I was aviation ordinance. After we finish loading the planes with ammo, bombs and torpedoes, and they took off, I left the flight deck and went to the focsle. When I heard the abandon ship order I cut down a bag of life jackets put one on and jumped over the port side. I hit the water next to a rolled up floater net and was in the process of cutting it loose with plans to swim, with the net, away from the ship. Sometime during this process I lost my helmet and shoes. While trying to cut the net loose I heard a large shell go over my head it hit the focsle above me sending out a sheet of flames. I covered by face with my hands and tried to duck under the water. I wasn't fast enough and received flash burns on both hands, ear, nose and lost all my hair.

After collecting my wits, I left the net and started swimming toward a life raft. During the short swim I joined Earl Fetkenhier and together we made it to a group of rafts and floater nets. Earl with most of his foot shot away and me with the burns made for a sorry looking pair.

I got into a raft and was asked to attend a shipmate in bad condition with both legs laid wide open. The rest of the men in the raft were paddling away from the ship. Earl I believe got on a floater net. I don't recall the man's name in my lap but I did my best to keep him comfortable. I did give him a couple of shots of morphine during the day to ease his pain but he died during the night. In the morning I gave his dog tags to a pilot on our raft and we buried him at sea with a small prayer. I don't believe this was the man whose body washed ashore because of shark activity around us. I believe he was taken by them.
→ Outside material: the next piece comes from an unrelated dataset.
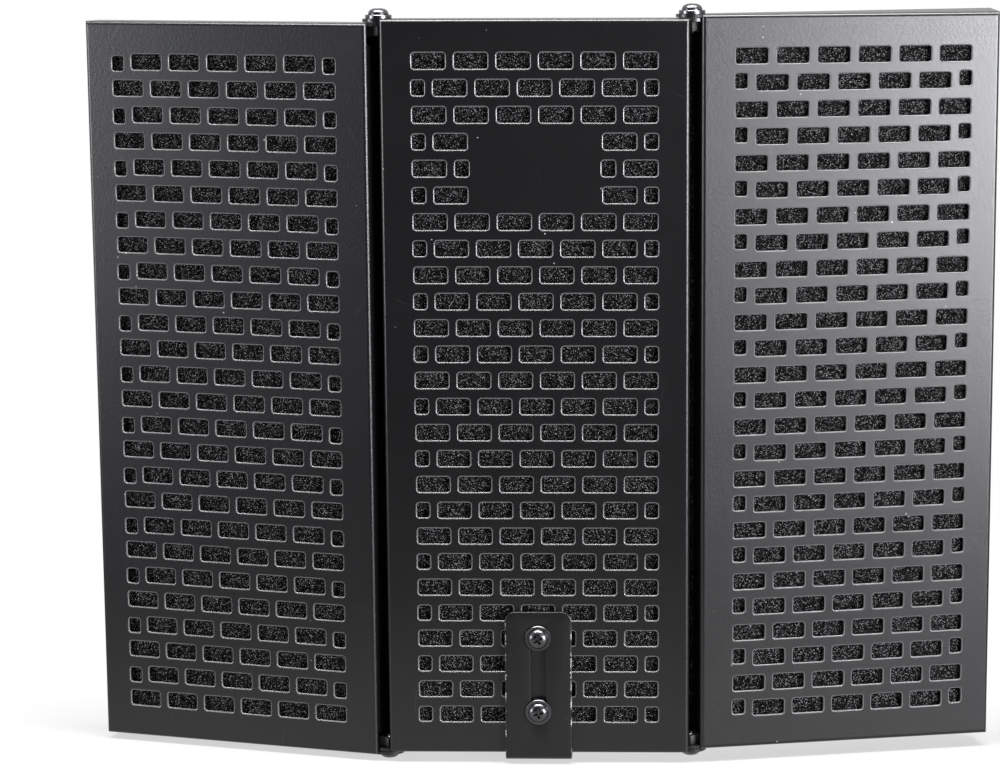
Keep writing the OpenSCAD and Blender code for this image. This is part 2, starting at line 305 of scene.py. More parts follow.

'The afternoon of the second day we could see islands to the west. A pilot and a chief in a two man rubber raft paddled over to them to see if we could land on the beach to get out of the water. No such luck - they returned to advise us that Japanese gunboats patrolled the coast. We gave that up as a bad idea. Our luck changed before dawn the third morning when we were picked up by one of our rocket launching landing craft. We were taken to Leyte harbor and the wounded were transferred to an Army rescue craft. We were given first aid and transferred to the Hosp. Ship Comfort. The next time I saw Earl he had lost his foot but still managed a smile. We went to the Hosp. In Hollandia, New Guinea and from there to Brisbane, Australia on the Matson Liner "Luraline"; to pick up 600 pregnant WACS.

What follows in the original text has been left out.